Strike against Mugabe once and for all!

Submitted by cathy n on 18 July, 2008 - 1:51

David Broder spoke to Mike Sambo from the International Socialist Organisation Zimbabwe

What is the current state of the ISO Zimbabwe and the labour movement?
Over the last two years the ISO Zimbabwe grew but this year we have faced more significant challenges. We are trying to stay relevant to the working class, but it is hard to operate. We work around the trade unions but not with the bureaucrats. Most unions support the Zimbabwe Congress of Trade Unions, but there are also rank-and-file groups within many of the unions. Furthermore, in the case of the Zimbabwe Graphical Workers' Union, the rank-and-file opposition has actually taken over the leadership of the union. We aim to distribute our paper Socialist Worker among these workers, facilitate meetings and give advice to the labour movement from the left.

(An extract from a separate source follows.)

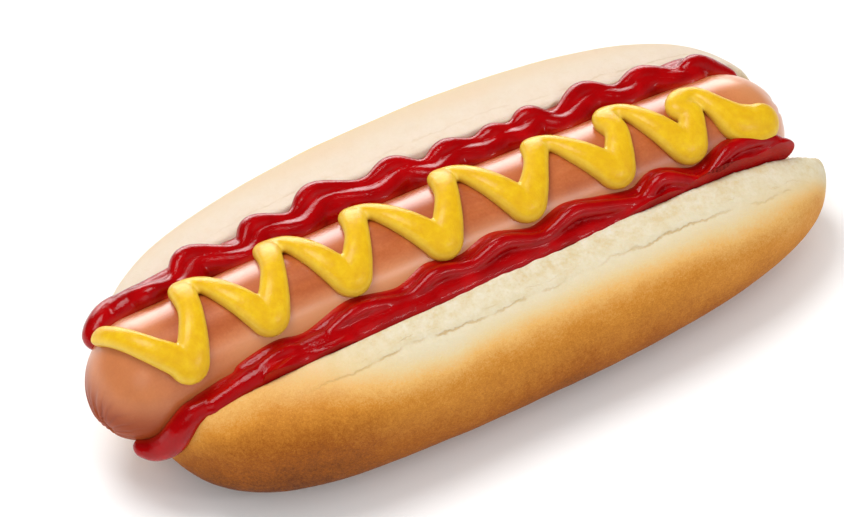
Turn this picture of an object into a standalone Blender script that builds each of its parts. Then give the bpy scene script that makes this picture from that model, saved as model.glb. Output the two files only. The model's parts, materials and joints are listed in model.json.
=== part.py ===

You used to refuse to back the MDC, but in the recent election shifted to supporting it. What changed?
Our current position is to support the MDC: it is hard to organise workers against them. After the recent elections we shifted from no support [for the MDC] to seeing it as the only way forward for the opposition. We have to get Mugabe out. The ISO is fully in support of the MDC, unconditionally but critically. Of course, we cannot keep quiet about the betrayals of the MDC leadership. It was created as a workers' party in reaction to the failings of neo-liberalism, but it has diverged from its original aims and has ceased to represent workers. It has been hijacked by white farmers and middle-class neo-liberals. We have to criticise their failures, but facing imminent crisis the opposition needs to put forward a united programme.

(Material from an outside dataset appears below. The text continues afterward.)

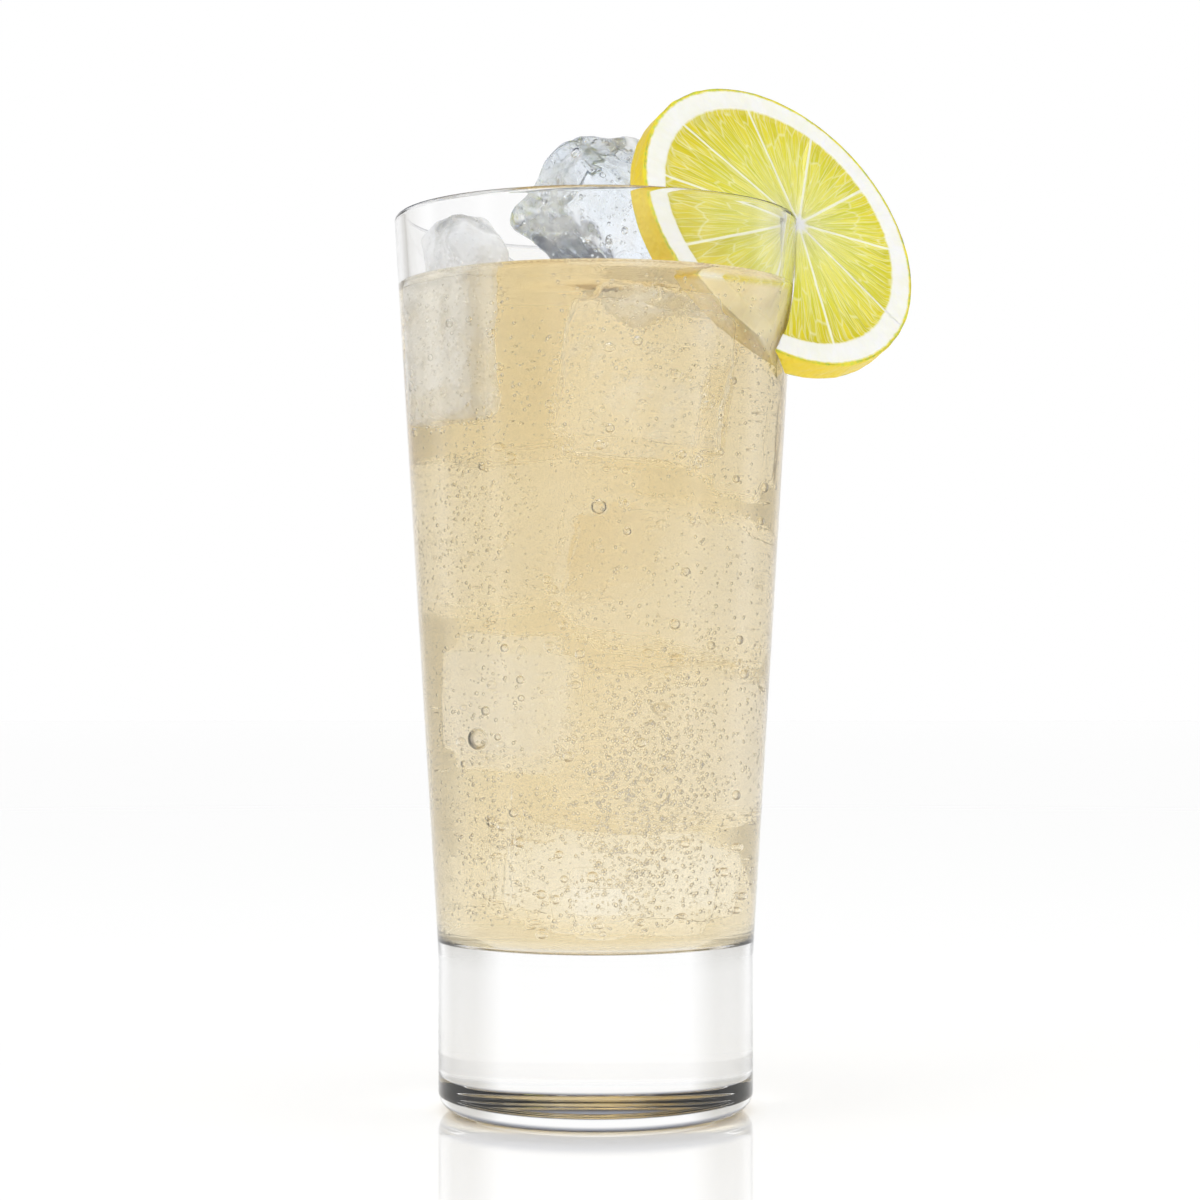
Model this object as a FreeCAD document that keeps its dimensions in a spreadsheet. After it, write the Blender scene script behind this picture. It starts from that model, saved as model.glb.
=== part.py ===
"""A tall iced drink in a heavy-based tumbler, with a lemon wheel hung on its rim.

Millimetres, +Z up. The origin is the middle of the face that the tumbler stands on, and Z is the
tumbler's axis. The viewer stands at -Y, and the lemon wheel hangs at +X. The pieces are the
tumbler, the drink, three lumps of ice that stand out of the drink, and the lemon wheel.
"""

import FreeCAD
import Part
import Sketcher
import os
import re
from FreeCAD import Vector

# One row for each driving size: its name, its value and what it measures. Lengths in mm, angles in degrees.
GLASS_SIZES = (
    ("glass_height", 155.0, "table to the top of the rim"),
    ("rim_radius", 35.2, "outer radius at the rim"),
    ("foot_radius", 27.3, "outer radius of the straight foot"),
    ("foot_height", 26.5, "height at which the side starts to flare"),
    ("rim_wall", 1.9, "wall at the rim"),
    ("low_wall", 2.3, "wall beside the inner floor"),
    ("floor_height", 28.2, "table to the lowest point of the inner floor"),
    ("floor_dish", 1.2, "rise of the inner floor from its middle to the wall"),
    ("floor_corner", 4.5, "radius where the inner floor meets the wall"),
    ("rim_round", 0.8, "fire-polished rounding of both rim edges"),
    ("heel_round", 3.6, "rounding of the heel"),
    ("fill_gap", 12.0, "top of the rim down to the surface of the drink"),
)

LEMON_SIZES = (
    ("wheel_radius", 28.7, "radius of the lemon wheel"),
    ("wheel_thick", 4.6, "thickness of the lemon wheel"),
    ("wheel_edge", 0.6, "rounding of the lemon wheel's two cut edges"),
    ("pith_width", 4.5, "rind and pith together, outside the segments"),
    ("core_along", 1.6, "core off the wheel's middle, along the wheel's own X"),
    ("core_across", 3.9, "core off the wheel's middle, along the wheel's own Y"),
    ("core_radius", 1.6, "white core that the segments end at"),
    ("membrane_width", 0.9, "skin between two segments"),
    ("skin_turn", 10.0, "turn of the first skin from the wheel's own X"),
    ("segment_sink", 0.4, "how far the juicy segments lie below the cut face"),
    ("slit_clearance", 0.3, "gap between the lemon's slit and the glass inside it"),
    ("perch_inset", 3.9, "wheel's middle inside the rim's outer edge, along X"),
    ("perch_back", 1.8, "wheel's middle behind the tumbler's axis, along Y"),
    ("perch_drop", 1.9, "wheel's middle below the top of the rim"),
    ("wheel_yaw", 0.0, "turn of the wheel about Z"),
    ("wheel_pitch", 50.9, "then its turn about its own Y"),
    ("wheel_roll", 47.4, "then its turn about its own X"),
)

# Each lump is a block with a low ridge melted onto its top. Its place is that of its lower front left
# corner, before that is rounded: in from the wall, round from +X, and down from the top of the rim.
ICE_FIELDS = (
    ("width", "left to right"),
    ("depth", "front to back"),
    ("left_height", "height of the left side"),
    ("ridge_height", "height of the ridge"),
    ("ridge_place", "ridge from the left side"),
    ("right_height", "height of the right side"),
    ("inset", "inner wall to the corner"),
    ("bearing", "corner's place round the axis, counted from +X"),
    ("down", "corner below the top of the rim"),
    ("yaw", "turn about Z"),
    ("pitch", "then the turn about its own Y"),
    ("roll", "then the turn about its own X"),
)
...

How would you analyse the situation the opposition faces after the second round of the elections?
First I will talk about before the election, when Mugabe unleashed a reign of terror on the opposition. He closed NGOs down, made it impossible for trade unions to operate and crushed the structures of the opposition parties. Mugabe killed not only people but even the livestock belonging to opposition supporters. Many people have gone underground to evade capture — the government wanted to arrest me, for instance. It was impossible for the Movement for Democratic Change to campaign, so they pulled out. But since the elections there is no longer so much violence. Rather, Mugabe wants to pull the MDC to the table - to help find economic solutions and political stability with a Government of National Unity. There has been much talk of such a government being put in place. Mugabe has released the political prisoners, including Women of Zimbabwe Arise activists, [MDC General Secretary] Tendai Biti [who is out on bail but still facing treason charges] and civil society leaders. These concessions are bribes to the MDC. The situation has changed significantly.

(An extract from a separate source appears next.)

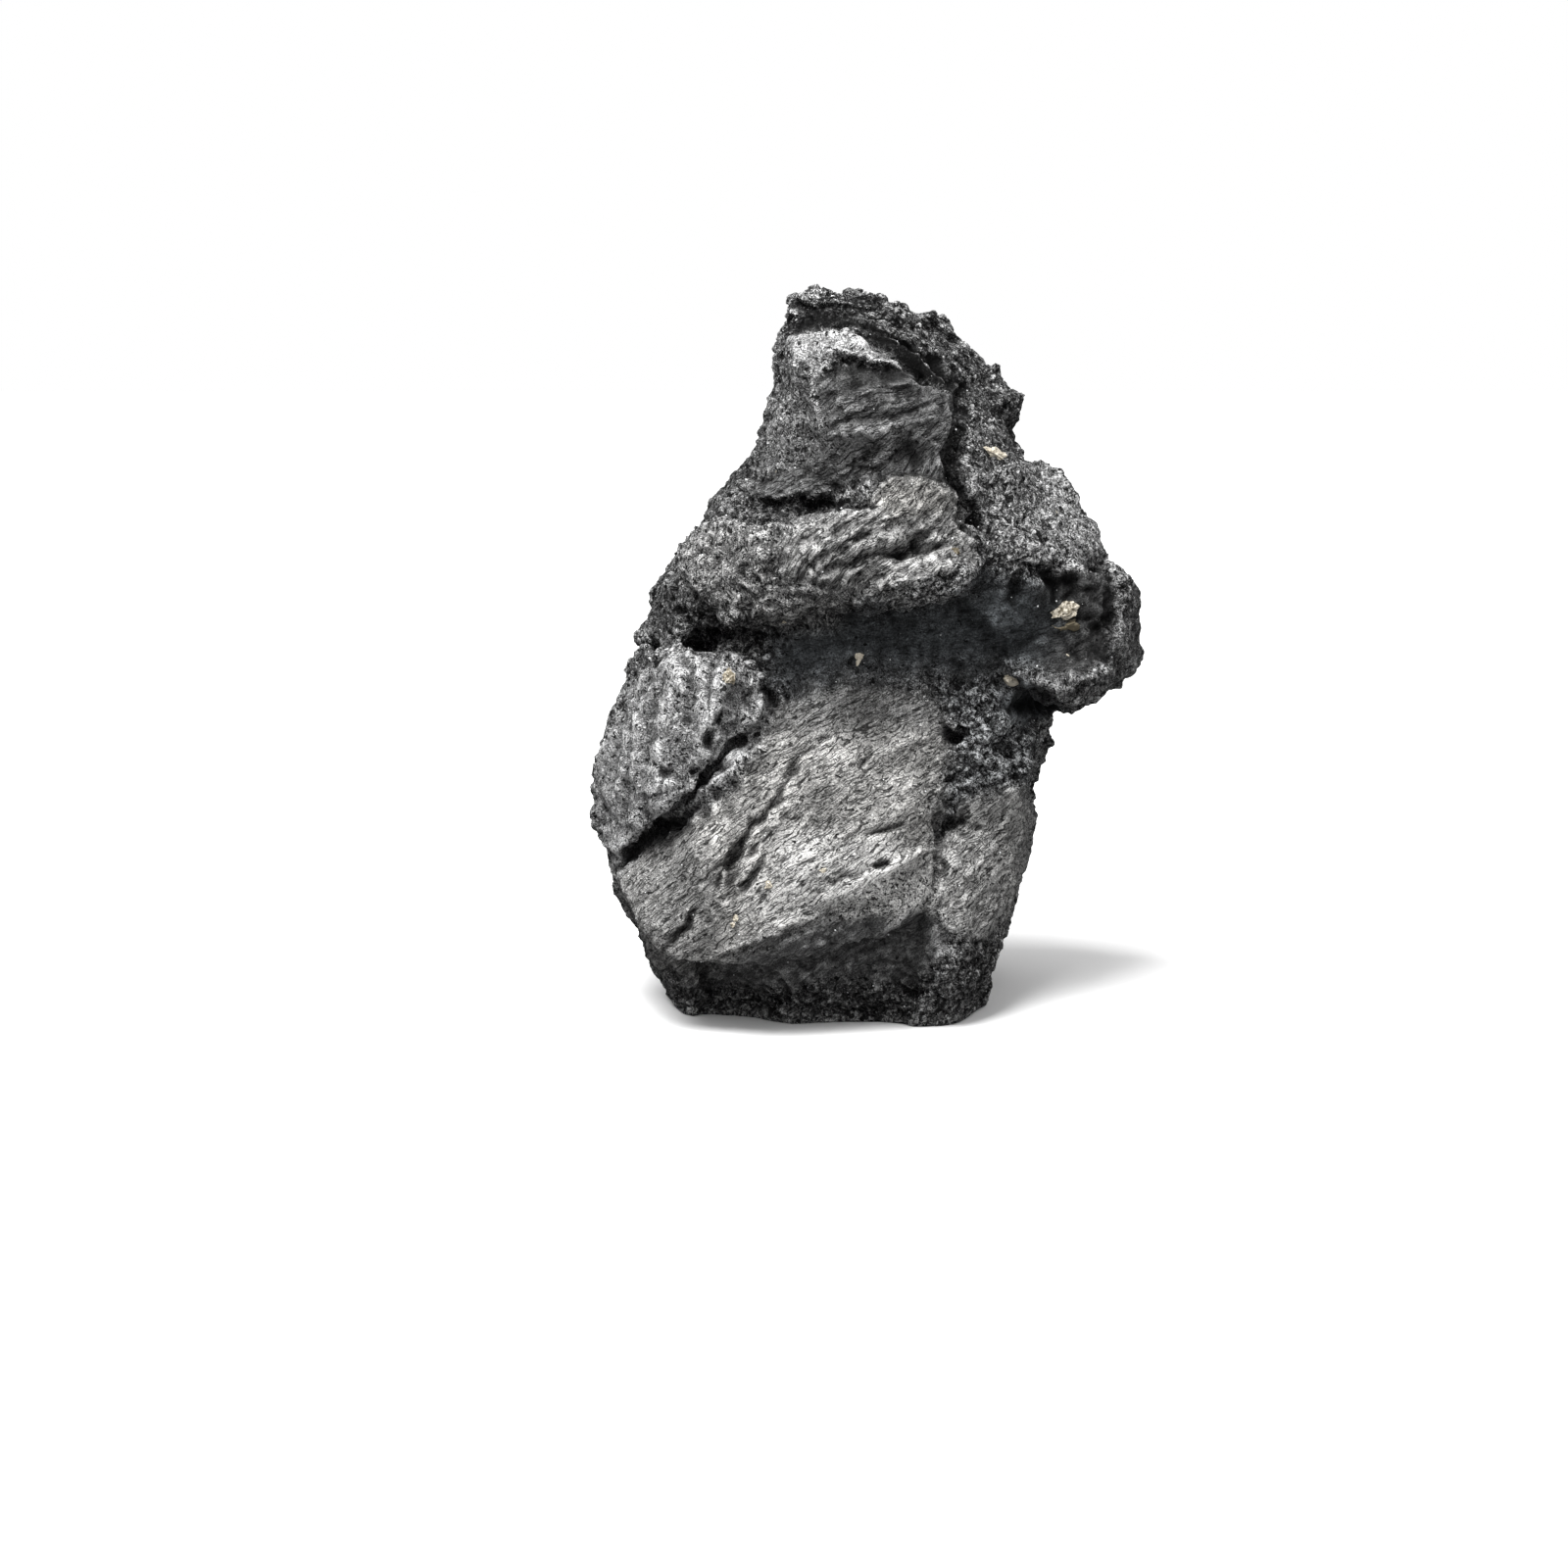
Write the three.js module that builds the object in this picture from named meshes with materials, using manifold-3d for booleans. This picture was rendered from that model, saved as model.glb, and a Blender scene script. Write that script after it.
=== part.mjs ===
// A tall piece of black lava rock for an aquascape, in millimetres, +Z up.
//
// The stone is one solid. Its large forms are angular blocks, each the hull of a few corners.
// They are joined, split into small faces, worn at their edges and bent by noise into lumps.
// The front faces -Y, and the origin is on the ground under the middle of the stone.

import * as THREE from "three";
import { ConvexGeometry } from "three/addons/geometries/ConvexGeometry.js";
import { TessellateModifier } from "three/addons/modifiers/TessellateModifier.js";
import { mergeVertices } from "three/addons/utils/BufferGeometryUtils.js";
import Module from "manifold-3d";

// Driving dimensions
const VIEW_ELEVATION = THREE.MathUtils.degToRad(12); // the front's corners are given as seen from here
const BURIED = -12; // how far the blocks of the foot reach below the ground before it is cut flat
const FACE_LENGTH = 11.8; // no edge of a face is longer than this
const SPLIT_PASSES = 12;
const WEAR_PASSES = 2;
const WEAR_SHARE = 0.32; // how far a pass takes a corner towards the middle of its neighbours
const LUMP_LENGTH = 26; // distance between one large lump and the next
const LUMP_HEIGHT = 2.6;
const KNOB_LENGTH = 12.5;
const KNOB_HEIGHT = 2.1;
const NOISE_SEED = 41;
const ROOT_DEPTH = 10; // how far a rib reaches into the stone
const MOUTH_DEPTH = 12; // how far the tool that opens a crack stands out of it

const WELD_GAP = 1e-4;
const GROUND_SIZE = 400; // of the block that cuts the foot flat

const ROCK_COLOUR = 0x3b3c3e;
const ROCK_ROUGHNESS = 0.9;

// A corner as it looks from the front: across, up the picture, and depth, which grows away from the viewer.
function seen(across, up, depth) {
  const height = (up - depth * Math.sin(VIEW_ELEVATION)) / Math.cos(VIEW_ELEVATION);
  return new THREE.Vector3(across, depth, height);
}

// A corner given by its true place, for what the front doesn't show.
function at(x, y, z) {
  return new THREE.Vector3(x, y, z);
}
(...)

What is the MDC's attitude to negotiations with Mugabe?
There is a looming split in the MDC. Some say they should refuse any talks with Mugabe — this more radical section is led by the General Secretary — since he is a murderer and not to be trusted. But the party spokesman Chamisa has said that the party is prepared to talk on the condition that Mugabe stops the violence and releases the political prisoners. Tsvangirai too will be willing to negotiate if such conditions are met.

How can you keep up resistance to the regime?
The main problem facing us at the moment is that people — not just activists, but the mass of the people — have been demoralised by Mugabe's show of force. There is a need to restore confidence that we can fight him. Important for this is the unity and regroupment of all the opposition parties and civil society. We need acts of civil disobedience, saying that these elections were not legitimate and Mugabe is not legitimate. But at the moment srikes are difficult, since although many union leaders are militantly opposed to the government, security agents will thwart them. The police and the military will crush resistance. To take action prematurely would risk people, and so we need to build our forces and make sure our machinery is well oiled. Rather than sporadic action, we need to strike against Mugabe once and for all.